Small Hotel bathroom Design
Hotels are always a rich resource for renovators and decorators. The designers tasked with creating these memorable, welcoming places to stay often manage to elegantly walk the line between creativity and usability, a goal for any of us shooting for a truly interesting makeover at home. Hotel bathrooms tend to be a touch more fearlessly designed than your average residential bath, which resulted in this list of ideas that all focus on don'ts that are worth doing…
• Don't play it too safe even when working with traditional materials. The example (shown above) from the Kelly Wearstler-designed Viceroy in Santa Monica is a great example of how you can take a classic (and accessible!) material, in this case, subway tile, and use it in unusual ways to add a powerful visual interest update. Aside from an unusual and handsome bottle green color choice, making it run both vertically and horizontally in the same space creates a texture and pattern that is unexpected, but not jarring.
• Don't buy into the concept that a bathroom HAS to have ultra-practical glossy washable walls and traditionally tiled floors… break some rules and bring on some unique textures and finishes! This bathroom from the Bellinter House in Ireland shows how chalky matte-finish dark walls and painted wide plank floors look just as gorgeous in the bath as they would in the rest of the house. While they would require different maintenance, it might be worth it for such an elegant look. (plus, hello! a metallic silver tiled shower stall!)

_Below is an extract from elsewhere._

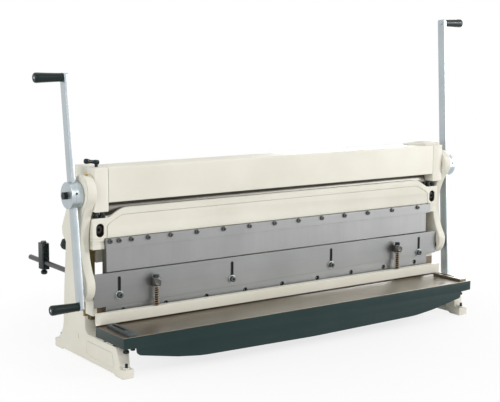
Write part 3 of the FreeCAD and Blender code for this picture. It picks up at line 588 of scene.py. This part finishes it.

• Don't relegate the penny tile flooring to just the floors. This all-over penny tile application is fantastic on the floor, but gets even better — more graphical and impactful — as it wraps up the walls. The floor plus wall install is classic concept when done with expensive marble and stone, but it works just as well with more affordable smaller-scale tile. Another point to remember: stopping at the chair rail works well in this example from the Hotel St. Cecilia in Austin - the dark color and intense pattern is made more powerful visually by the balance of the white space.
• Don't hide the things you use everyday away. While some closed storage is essential, it takes up lots of room and can visually really close in a small space bathroom. Instead of focusing on adding lots of closed storage when planning a remodel, think about implementing attractive open storage solutions. As this example from the Hospes Maricel in Mallorca shows, it can be done well, it looks good and may ultimately be more convenient.
• Don't try and hide the bathroom's quirks — put the focus on them for a memorable room. This old-fashioned toilet style in the example from the Hotel Sigtuna Stads in Sweden, while interesting, is not the most instantly attractive plumbing to deal with; an awkward single skinny pipe running toward the ceiling isn't anyones idea of an aesthetic "plus". BUT, by actually drawing attention to it by keeping it (or making it) a dark, shiny copper while having the rest of the room white, white, white for the most part, is the genius move. It starts to become what makes the room work visually, instead of a detraction.
• Don't automatically write off what, at first, sounds like a ridiculously scary concept. Case in point is this all-black bathroom. Now, if you were planning a reno and someone suggested a black toilet and sink, you be a little worried, right? But then they say, no, no, it looks great because the floors and walls are also all black - they are done in a super shiny black tile. Eek - you'd be even more doubtful, no? But then, look at this photo of a bathroom from the Hotel on Rivington and it all makes sense. It feels amazingly clean and not at all scary 80s.
The main point of looking at these sounds-funky-on-paper ideas? The reminder that there are very few real absolutes in the world of design - keeping an open mind can net the most interesting and beautiful results!